If a citizen is suspected of conspiring to commit a crime, agencies can and do request these records; some of our larger internet service providers will comply, even without a warrant. In the 2012-13 year, more than 300,000 requests for private data were met, at least one of them by a local council. To argue against the bill is not to argue against the prevention of detection of serious crime through the use of reasonable surveillance. But it is to argue that the terrific expense of retaining all data generated by all Australians for a period of two years is unjustified batshit.
And unethical and useless and a violation of a fundamental human right. And an effective means not of crime prevention but of art prevention in a nation that has long feared cultural expression.

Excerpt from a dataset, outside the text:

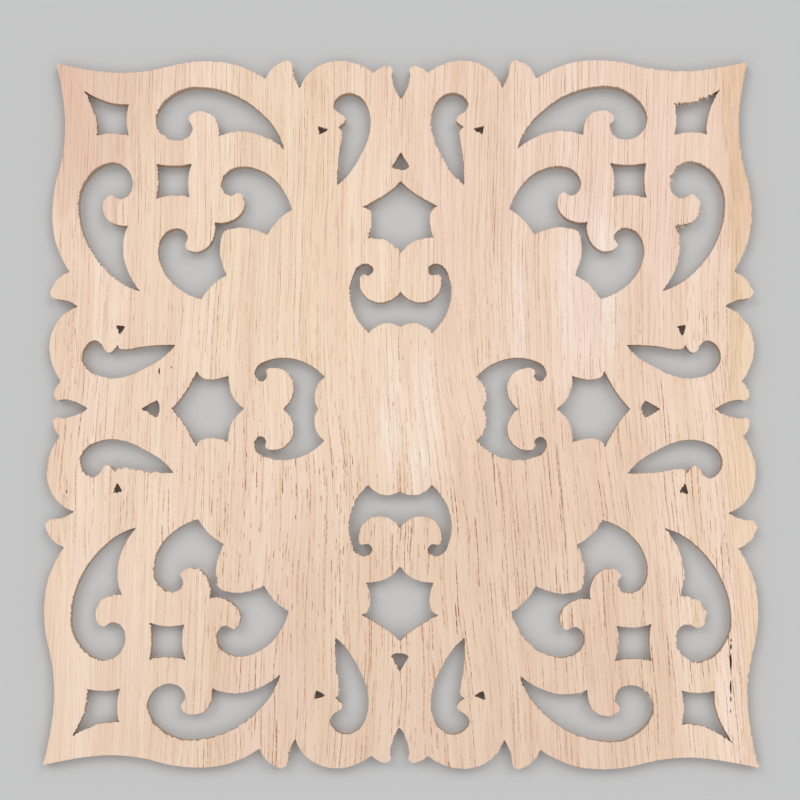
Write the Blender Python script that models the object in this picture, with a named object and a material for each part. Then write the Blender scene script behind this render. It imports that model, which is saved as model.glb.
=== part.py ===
"""Pierced square applique: one flat board of pale wood with a scrolling pattern cut right through it.

The pattern is the same about both centre lines and both diagonals, so each opening is drawn once, in the
top right of the board, and mirrors and quarter turns give the rest. The board lies on its back: the origin
is the centre of the back, +Z leaves the face, and +Y runs along the grain.
"""

import math

import bmesh
import bpy
from mathutils import Matrix, Vector
from mathutils.geometry import interpolate_bezier

# Driving dimensions, in millimetres
SIDE = 300.0  # over the leaf tips, which reach furthest
THICKNESS = 5.0
FACET_SAG = 0.1  # how far a facet may cut across its true curve
FACET_TURN = math.radians(20)  # how far the outline may turn at one facet of a curve

# The outlines below are drawn in millimetres from the centre of a board of this side
DRAWN_SIDE = 300.0
SCALE = SIDE / DRAWN_SIDE
MM = 0.001  # a millimetre in Blender's metres

WOOD_COLOUR = (0.80, 0.62, 0.47, 1.0)
WOOD_ROUGHNESS = 0.6


def circle_direction(before, here, after):
    """The way a circle through three points runs at the middle one."""
    come, go = here - before, after - here
    return (come / come.length_squared + go / go.length_squared).normalized()


def facets(chord, turn):
    """How many facets an arc of this chord and turn needs."""
    by_sag = math.sqrt(chord * turn / (8 * FACET_SAG))
    return max(1, math.ceil(max(by_sag, turn / FACET_TURN)))


def sweep(*stations):
    """One smooth curve through the stations, both ends included; at each station it runs as the circle
    through that station and its neighbours does."""
    spots = [Vector(station) for station in stations]
    inner = [circle_direction(*spots[i - 1:i + 2]) for i in range(1, len(spots) - 1)]
    first_chord = (spots[1] - spots[0]).normalized()
    last_chord = (spots[-1] - spots[-2]).normalized()
    first = 2 * inner[0].dot(first_chord) * first_chord - inner[0]
    last = 2 * inner[-1].dot(last_chord) * last_chord - inner[-1]
    ways = [first, *inner, last]
    points = [spots[0]]
    for start, end, leave, arrive in zip(spots, spots[1:], ways, ways[1:]):
        chord = end - start
        leave_turn, arrive_turn = leave.angle(chord), arrive.angle(chord)
        out_handle = start + leave * chord.length * 2 / 3 / (1 + math.cos(leave_turn))
        in_handle = end - arrive * chord.length * 2 / 3 / (1 + math.cos(arrive_turn))
        count = facets(chord.length, leave_turn + arrive_turn)
        points += interpolate_bezier(start, out_handle, in_handle, end, count + 1)[1:]
    return points


def arc(start, end, rise):
    """A circular arc, both ends included, that rises this far to the left of the straight way."""
    start, end = Vector(start), Vector(end)
    left = (end - start).orthogonal().normalized()
    return sweep(start, (start + end) / 2 + left * rise, end)


def chain(*stretches):
    """Stretches that meet at corners, as one run of points."""
    return [point for stretch in stretches for point in stretch[:-1]] + [stretches[-1][-1]]


def closed(run):
    """A run that ends where it starts, without its doubled point."""
    return run[:-1]


def with_mirror(half, axis):
    """A half outline, which starts and ends on an axis through the centre, closed by its reflection."""
    axis = Vector(axis).normalized()
    other = [2 * point.dot(axis) * axis - point for point in half[1:-1]]
    return half + other[::-1]


def four(outline):
    """An outline on a centre line or a diagonal, and its copies by quarter turns."""
    turns = [Matrix.Rotation(math.radians(90 * quarter), 2) for quarter in range(4)]
    return [[turn @ point for point in outline] for turn in turns]


def eight(outline):
    """An outline off the centre lines and diagonals, its reflection, and the quarter turns of both."""
    return four(outline) + four([Vector((-point.x, point.y)) for point in outline])


CENTRE_LINE = (0, 1)
DIAGONAL = (1, 1)


def border():
    """The outer edge: from each corner a hollow and a long swell, then a pointed leaf, a round lobe and a
    small leaf, with a deep notch on the centre line. The second number is the depth below the leaf tips."""
    depths = (
        ((149.1, 0.9), (138.9, 3.1), (119.0, 5.1), (106.3, 3.8), (95.0, 1.1), (84.3, 0.2), (73.0, 1.4),
         (64.5, 4.6), (58.4, 8.1)),
        ((58.4, 8.1), (56.0, 3.8), (51.6, 0.8), (48.8, 0.0), (47.1, 1.7), (46.3, 6.2), (43.6, 12.1)),
        ((43.6, 12.1), (40.7, 6.7), (34.7, 2.0), (24.8, 0.2), (17.4, 2.1), (11.7, 5.4)),
        ((11.7, 5.4), (8.4, 3.1), (5.4, 2.5), (3.7, 3.8), (3.9, 7.0), (3.1, 11.0), (0.0, 17.0)),
    )
    top = [[(across, DRAWN_SIDE / 2 - depth) for across, depth in stretch] for stretch in depths]
    eighth = chain(*(sweep(*stretch) for stretch in top))
    quarter = eighth + [Vector((-point.x, point.y)) for point in eighth[-2:0:-1]]
    return [point for side in four(quarter) for point in side]


def corner_diamonds():
    """In each corner a four-pointed hole, its long point outwards and its sides bowed in."""
    outer, shoulder, inner = (136.9, 136.9), (117.4, 131.1), (117.3, 117.3)
    half = chain(sweep(outer, (130.0, 133.3), (124.0, 131.4), shoulder), arc(shoulder, inner, 1.0))
    return four(with_mirror(half, DIAGONAL))


def inner_squares():
    """Further in, a small square hole with bowed sides, a little wider at its outer corners."""
    outer, shoulder, inner = (105.1, 105.1), (89.9, 105.1), (90.6, 90.6)
    half = chain(arc(outer, shoulder, 0.9), arc(shoulder, inner, 1.2))
    return four(with_mirror(half, DIAGONAL))


def long_commas():
    """Along the border a long comma: a round head that a finger of wood curls into, and a thin tail."""
    tail, root = (50.2, 111.5), (78.3, 117.1)
    back = sweep(tail, (53.4, 119.0), (59.9, 126.8), (70.5, 134.3), (84.6, 138.3), (92.0, 138.1),
                 (98.6, 135.2), (104.4, 129.0), (105.6, 123.0), (102.0, 117.2), (96.7, 115.3),
                 (91.4, 117.1), (89.8, 120.6), (91.6, 125.0), (89.6, 127.3), (85.2, 127.9),
                 (80.5, 125.5), (78.6, 121.2), root)
    belly = sweep(root, (73.4, 118.7), (66.5, 119.0), (59.5, 117.1), tail)
    return eight(closed(chain(back, belly)))


def double_commas():
    """Inside each corner two commas joined tail to tail across the diagonal, with a scalloped inner side."""
    heart, wing, fork, lobe = (79.8, 79.8), (46.7, 85.1), (57.0, 74.4), (75.7, 75.7)
    curl = sweep(heart, (77.5, 79.4), (74.5, 79.8), (70.4, 81.6), (67.5, 85.2), (67.0, 88.6),
                 (69.3, 92.5), (73.3, 91.2), (76.5, 93.6), (76.8, 98.0), (73.0, 102.5), (67.7, 103.8),
                 (62.3, 102.9), (56.2, 99.8), (51.0, 94.3), wing)
    scallop = sweep(wing, (51.4, 81.8), fork)
    lobe_side = sweep(fork, (61.8, 76.3), (67.5, 77.5), (72.3, 77.0), (75.0, 76.2), lobe)
    return four(with_mirror(chain(curl, scallop, lobe_side), DIAGONAL))


def beaked_leaves():
    """Beside each centre line a leaf-shaped hole: a round head, a beak of wood and a straight far side."""
    notch, tip = (27.1, 120.7), (27.1, 95.9)
    head = sweep(tip, (23.1, 99.6), (17.1, 109.0), (13.5, 118.1), (13.8, 127.8), (17.0, 133.5),
                 (22.0, 135.7), (27.0, 133.9), (29.0, 130.2), (26.9, 127.1), (24.6, 125.8),
                 (23.7, 124.0), (25.3, 122.0), notch)
    side = sweep(notch, (25.5, 119.6), (25.2, 117.0), (26.2, 111.0), tip)
    return eight(closed(chain(head, side)))


def pin_triangles():
    """Beside each leaf a tiny triangle."""
    far, low, near = (35.6, 121.2), (34.9, 117.7), (31.3, 119.9)
    return eight(closed(chain(arc(far, low, 0.1), arc(low, near, 0.1), arc(near, far, 0.1))))


def axis_triangles():
    """On each centre line a small triangle that points to the border, its base bowed out."""
    apex, foot, base = (0, 109.8), (3.6, 103.5), (0, 102.3)
    half = chain(arc(apex, foot, 0.1), sweep(foot, (2.0, 102.6), base))
    return four(with_mirror(half, CENTRE_LINE))


def stars():
    """Below the triangle a shield-like star with five bowed sides and a barb at each shoulder."""
    apex, barb, foot, bottom = (0, 97.3), (16.0, 86.4), (14.0, 73.0), (0, 66.3)
    roof = sweep(apex, (4.4, 93.3), (11.0, 89.1), barb)
    flank = sweep(barb, (14.1, 85.6), (12.5, 82.5), (12.6, 78.0), foot)
    floor = sweep(foot, (9.9, 72.7), (5.4, 71.3), (2.2, 68.9), bottom)
    return four(with_mirror(chain(roof, flank, floor), CENTRE_LINE))


def moustaches():
    """Nearest the centre a moustache-shaped hole whose thin ends curl over towards the border."""
    nose, tip, chin = (0, 49.8), (13.4, 32.2), (0, 34.8)
    curl = sweep(nose, (2.5, 47.3), (8.5, 45.2), (14.4, 47.2), (17.4, 53.0), (16.3, 57.2),
                 (13.3, 57.0), (11.7, 59.1), (13.8, 61.6), (17.8, 60.9), (20.6, 55.9), (21.5, 47.5),
                 (20.0, 41.6), tip)
    lip = sweep(tip, (9.9, 35.3), (5.0, 36.5), chin)
    return four(with_mirror(chain(curl, lip), CENTRE_LINE))


def wood():
    """Bare sanded wood, pale cream with a little pink."""
    material = bpy.data.materials.new("pale_wood")
    material.use_nodes = True
    shader = material.node_tree.nodes["Principled BSDF"]
    shader.inputs["Base Color"].default_value = WOOD_COLOUR
    shader.inputs["Roughness"].default_value = WOOD_ROUGHNESS
    shader.inputs["Metallic"].default_value = 0.0
    return material


def cut_board(name, outlines):
    """A board of the set thickness inside the first outline, cut through by the others."""
    board = bmesh.new()
    for outline in outlines:
        corners = [board.verts.new((*(point * SCALE * MM), 0.0)) for point in outline]
        for here, after in zip(corners, corners[1:] + corners[:1]):
            board.edges.new((here, after))
    filled = bmesh.ops.triangle_fill(board, use_beauty=True, edges=board.edges)
    back = [piece for piece in filled["geom"] if isinstance(piece, bmesh.types.BMFace)]
    raised = bmesh.ops.extrude_face_region(board, geom=back)["geom"]
    face_corners = [piece for piece in raised if isinstance(piece, bmesh.types.BMVert)]
    bmesh.ops.translate(board, verts=face_corners, vec=(0, 0, THICKNESS * MM))
    bmesh.ops.recalc_face_normals(board, faces=board.faces)
    mesh = bpy.data.meshes.new(name)
    board.to_mesh(mesh)
    board.free()
    panel = bpy.data.objects.new(name, mesh)
    panel.data.materials.append(wood())
    bpy.context.scene.collection.objects.link(panel)
    return panel


for old in list(bpy.data.objects):
    bpy.data.objects.remove(old, do_unlink=True)

openings = (
    corner_diamonds, inner_squares, long_commas, double_commas, beaked_leaves,
    pin_triangles, axis_triangles, stars, moustaches,
)
cut_board("fretwork_panel", [border(), *(outline for opening in openings for outline in opening())])
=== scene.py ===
import math
import random

import bmesh
import bpy
import numpy as np
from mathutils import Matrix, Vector
from mathutils.geometry import delaunay_2d_cdt, interpolate_bezier
from mathutils.noise import noise


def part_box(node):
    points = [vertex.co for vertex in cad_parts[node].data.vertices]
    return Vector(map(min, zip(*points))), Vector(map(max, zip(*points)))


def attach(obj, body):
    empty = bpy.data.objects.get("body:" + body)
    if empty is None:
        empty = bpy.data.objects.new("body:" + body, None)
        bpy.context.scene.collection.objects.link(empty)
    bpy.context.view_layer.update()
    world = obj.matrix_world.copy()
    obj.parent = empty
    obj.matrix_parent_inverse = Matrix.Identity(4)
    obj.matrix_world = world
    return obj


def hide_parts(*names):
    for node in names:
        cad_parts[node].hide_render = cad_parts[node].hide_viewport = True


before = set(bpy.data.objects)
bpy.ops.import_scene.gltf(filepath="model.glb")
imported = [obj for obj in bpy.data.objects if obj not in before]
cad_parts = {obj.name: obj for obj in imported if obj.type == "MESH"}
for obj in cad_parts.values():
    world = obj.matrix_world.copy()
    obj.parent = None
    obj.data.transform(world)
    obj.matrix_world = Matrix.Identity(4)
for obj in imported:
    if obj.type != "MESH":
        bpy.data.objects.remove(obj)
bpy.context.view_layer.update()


# The cut
# One continuous saw or router cut makes each opening and the border. It is smooth where the cutter
# pressed the fibres down and ragged where it lifted them, and its corners are sanded a little blunt.
MM = 0.001
PANEL = "fretwork_panel"
LOW, HIGH = (Vector(corner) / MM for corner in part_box(PANEL))
THICKNESS = HIGH.z - LOW.z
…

In the early 20th century, Melbourne police regularly raided one of the city’s finest bookstores. In the 1970s and ’80s, the Queensland Police Special Bureau was charged with the work of breaking up punk performances. Last year, artist Paul Yore was arrested and tried on a child pornography charge. Community and juridical disdain for art in this nation has a long, unhealthy history which will only metastasise in the atmosphere of these laws.
“Those with nothing to hide have nothing to fear,” said the AFP’s Assistant Commissioner. You can choose to believe this. You can choose to assuage your doubts about your own guilt and the illiberalism of Australia. But as soon as your mobile device locates you at the wrong gig, the wrong film festival or the wrong gallery, you will have something to hide.
Dark crime happens, as it always has, in dark places. We must not allow this to mean that insubordinate art will never see the light of day.
Metadata retention is boring as batshit. But not nearly so boring as a nation whose culture will be paralysed.